Mickelson played one year on the NGA Hooters Tour and, after missing during the second stage of Q-School, realized he wanted a different lifestyle. But it took him six years to apply for reinstatement.
“Players who can’t play coach,” said Mickelson smiling.
Mickelson landed an assistant coaching position at San Diego State in 2001 and was hired at USD two years later. His USD success attracted ASU, where he played for three seasons before finishing at Oregon State. Mickelson’s brother also was a four-time ASU All-American. It was a natural fit that has worked out well. ASU is one of the country’s top programs and currently boasts the No. 1 amateur in junior Jon Rahm-Rodriguez, of Spain.
“As a coach, it’s not your responsibility that they aren’t going to be the next star. I help advise them to aspire to that, but to be smart enough to realize that you might not be,” said Mickelson. “The reality is maybe one or two [players] will have a chance to qualify to play the PGA Tour. That’s what the stats will show. I want the guys to know there’s something after college golf.”
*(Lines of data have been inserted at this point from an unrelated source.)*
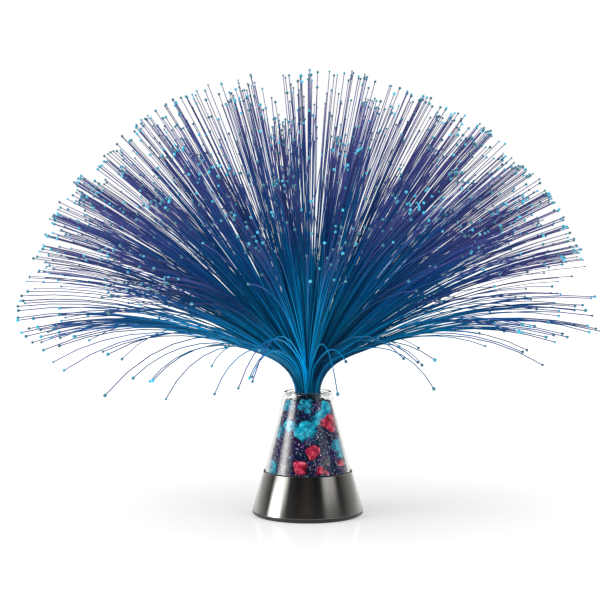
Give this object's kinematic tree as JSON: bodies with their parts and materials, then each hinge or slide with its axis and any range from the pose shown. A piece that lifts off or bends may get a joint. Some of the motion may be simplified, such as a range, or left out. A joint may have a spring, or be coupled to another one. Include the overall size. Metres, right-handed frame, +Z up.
{
  "type": "fibre optic lamp",
  "caption": "Battery table lamp: a metal-skirted round base, a clear cone filled with coloured stones, and a removable spray of bendy optical fibres lit from below.",
  "frame": {"origin": "on the floor under the middle of the base, in the plane of the rubber foot", "axes": "+Z up along the tube and the bundle; the battery door's hinge is on the -X side and the switch is at -Y, the front"},
  "size_m": [0.4445, 0.4413, 0.3441],
  "materials": {
    "black_rubber": "matt rubber",
    "black_plastic": "fine moulded texture",
    "brushed_gunmetal": "dark, brushed round the axis",
    "white_plastic": "satin moulded",
    "clear_glass": "clear and polished",
    "clear_plastic": "clear moulded",
    "smoked_plastic": "smoked and glossy",
    "zinc_steel": "bright zinc plate",
    "nickel_steel": "nickel plate",
    "board_green": "lacquered board",
    "led_body": "white case with a clear lens",
    "reflector": "metallised",
    "component_black": "moulded epoxy",
    "can_aluminium": "satin",
    "cell_wrap": "plain dark wrap",
    "red_sleeve": "smooth insulation",
    "black_sleeve": "smooth insulation",
    "yellow_sleeve": "smooth insulation",
    "teal_glass": "tumbled glass with facets",
    "red_glass": "tumbled glass with facets",
    "pale_glass": "tumbled glass with facets",
    "purple_glitter": "dark purple glittering grit",
    "fibre_acrylic": "clear acrylic fibre, lit blue",
    "potted_fibre": "fibres glued side by side"
  },
  "bodies": {
    "base": {"rubber_foot": "black_rubber", "base_pan": "black_plastic", "pan_screws": "zinc_steel", "metal_skirt": "brushed_gunmetal", "upper_tray": "white_plastic", "glass_cone": "clear_glass", "seal_ring": "black_rubber", "mouth_ring": "clear_plastic", "centre_tube": "smoked_plastic", "light_window": "clear_plastic", "led_board": "board_green", "board_screws": "zinc_steel", "colour_led": "led_body", "reflector_cup": "reflector", "resistors": "component_black", "colour_controller": "component_black", "capacitor": "can_aluminium", "battery_cell_1": "cell_wrap", "battery_cell_2": "cell_wrap", "battery_cell_3": "cell_wrap", "contact_plus": "nickel_steel", "contact_minus": "nickel_steel", "bridge_left": "nickel_steel", "bridge_right": "nickel_steel", "contact_springs": "nickel_steel", "red_lead": "red_sleeve", "black_lead": "black_sleeve", "switch_lead": "yellow_sleeve", "switch_body": "component_black", "switch_screws": "zinc_steel", "teal_stones": "teal_glass", "red_stones": "red_glass", "clear_stones": "pale_glass", "purple_stones": "purple_glitter"},
    "spray": {"bundle_core": "potted_fibre", "bundle_ferrule": "black_plastic", "inner_fibres": "fibre_acrylic", "middle_fibres": "fibre_acrylic", "outer_fibres": "fibre_acrylic"},
    "door": {"battery_door": "black_plastic"},
    "knob": {"switch_knob": "black_plastic"}
  },
  "joints": [
    {"name": "spray_lift", "type": "slide", "parent": "base", "child": "spray", "axis": [0, 0, 1], "range_m": [0, 0.07]},
    {"name": "door_hinge", "type": "hinge", "parent": "base", "child": "door", "pos_m": [-0.0274, 0, 0.0022], "axis": [0, 1, 0], "range_deg": [0, 95]},
    {"name": "switch_slide", "type": "slide", "parent": "base", "child": "knob", "axis": [1, 0, 0], "range_m": [0, 0.004]}
  ]
}
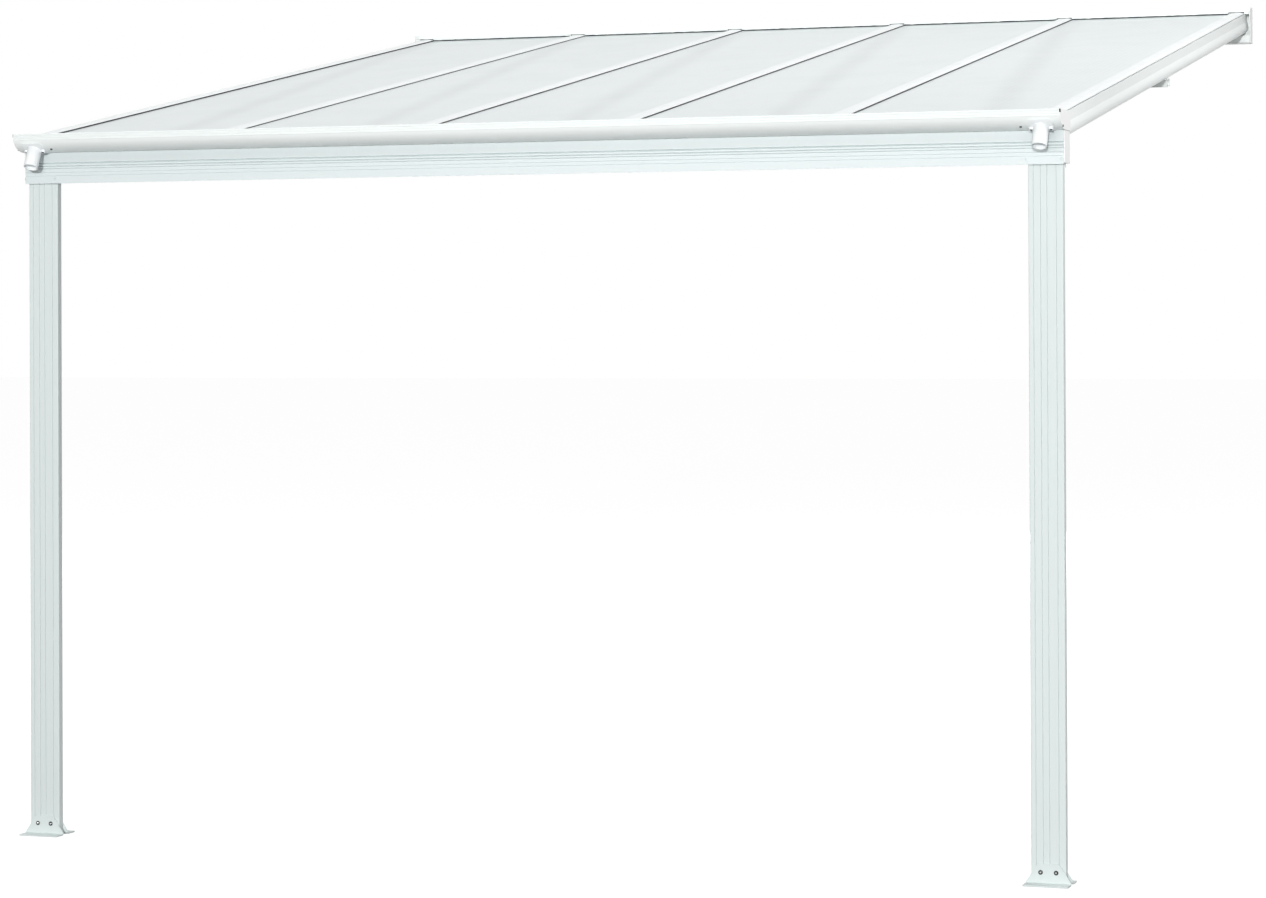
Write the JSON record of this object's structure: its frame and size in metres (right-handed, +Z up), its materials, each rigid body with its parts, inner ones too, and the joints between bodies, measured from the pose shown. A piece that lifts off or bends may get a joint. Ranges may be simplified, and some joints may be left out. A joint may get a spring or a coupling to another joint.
{
  "type": "attached patio cover",
  "caption": "Wall-hung lean-to patio roof of opal multiwall panels on white rafters, with a front gutter, spouts and flat posts on foot brackets.",
  "frame": {"origin": "on the wall profile's flat back face, halfway along it and halfway up it; the ground is 2.52 m below", "axes": "+X to the right seen from the garden, +Y into the wall, +Z up"},
  "size_m": [3.1366, 3.139, 2.5871],
  "materials": {
    "white_powder_coat": "satin white powder coat on aluminium",
    "white_moulding": "smooth white moulded plastic",
    "opal_polycarbonate": "smooth opal white multiwall sheet that lets light through"
  },
  "bodies": {
    "root": {"wall_profile": "white_powder_coat", "wall_cap_left": "white_powder_coat", "wall_cap_right": "white_powder_coat", "gutter": "white_powder_coat", "gutter_cap_left": "white_powder_coat", "gutter_cap_right": "white_powder_coat", "outlet_left": "white_moulding", "outlet_right": "white_moulding", "front_beam": "white_powder_coat", "beam_cap_left": "white_powder_coat", "beam_cap_right": "white_powder_coat", "side_rafter_left": "white_powder_coat", "side_rafter_right": "white_powder_coat", "rafter_1": "white_powder_coat", "rafter_2": "white_powder_coat", "rafter_3": "white_powder_coat", "rafter_4": "white_powder_coat", "cap_strip_1": "white_powder_coat", "cap_strip_2": "white_powder_coat", "cap_strip_3": "white_powder_coat", "cap_strip_4": "white_powder_coat", "cap_strip_5": "white_powder_coat", "cap_strip_6": "white_powder_coat", "roof_panel_1": "opal_polycarbonate", "roof_panel_2": "opal_polycarbonate", "roof_panel_3": "opal_polycarbonate", "roof_panel_4": "opal_polycarbonate", "roof_panel_5": "opal_polycarbonate", "panel_trim_1": "white_powder_coat", "panel_trim_2": "white_powder_coat", "panel_trim_3": "white_powder_coat", "panel_trim_4": "white_powder_coat", "panel_trim_5": "white_powder_coat", "cross_bar": "white_powder_coat", "post_left": "white_powder_coat", "post_right": "white_powder_coat", "foot_left_front": "white_powder_coat", "foot_left_back": "white_powder_coat", "foot_right_front": "white_powder_coat", "foot_right_back": "white_powder_coat"}
  },
  "joints": []
}
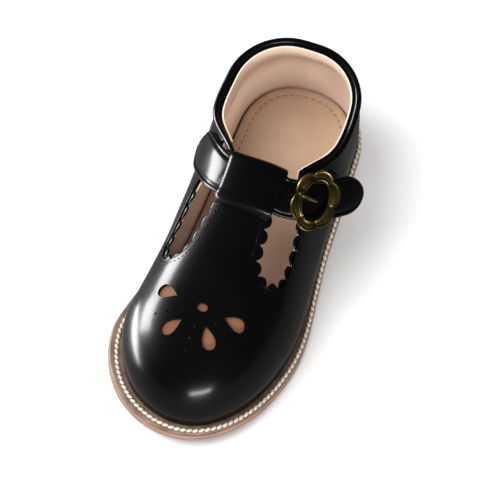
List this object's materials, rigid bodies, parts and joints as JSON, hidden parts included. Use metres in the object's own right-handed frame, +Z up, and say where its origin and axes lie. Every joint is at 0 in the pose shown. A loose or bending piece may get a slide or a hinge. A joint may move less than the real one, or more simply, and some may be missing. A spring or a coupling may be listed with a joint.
{
  "type": "t strap shoe",
  "caption": "Left child's T strap shoe with a round toe, scalloped side openings, punched teardrops, a strap loop, a flower buckle and a low heel.",
  "frame": {"origin": "centre of the bounding box at the ground", "axes": "+Z up from the ground, -Y to the toe, +X to the outer side of the left foot"},
  "size_m": [0.0716, 0.146, 0.0561],
  "materials": {
    "upper": "glossy black",
    "outsole": "matte brown",
    "welt": "satin brown",
    "insole": "soft beige",
    "metal": "antique"
  },
  "bodies": {
    "root": {"outsole": "outsole", "welt": "welt", "insole": "insole", "upper": "upper", "cross_strap": "upper", "strap_loop": "upper", "buckle_frame": "metal", "buckle_prong": "metal", "buckle_tab": "upper"}
  },
  "joints": []
}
Mickelson can point to Yount, who had a job lined up at Merrill Lynch until the economy crashed in 2008. He tried professional golf and realized his game wasn’t good enough. So he switched careers and landed his current job in sales. And his golf game can still take him to places like Olympic. This is his first USGA championship since the 2005 U.S. Amateur at Merion.
A Bay Area native, Yount has family and friends supporting him this week. He even stayed at home a few nights.
Mickelson, meanwhile, is not only focused on his golf game this week, but also the pending regionals. On Monday, the NCAA will announce where everyone is headed. Mickelson hopes he’ll hear the news after his first-round match. Either way, the brief respite from coaching has been rewarding.
“There are two things about this event: first, it’s cool to be part of the first one,” said Mickelson. “Second, it’s less stressful than the U.S. Amateur. You have a partner who can back you up if you hit a bad shot.”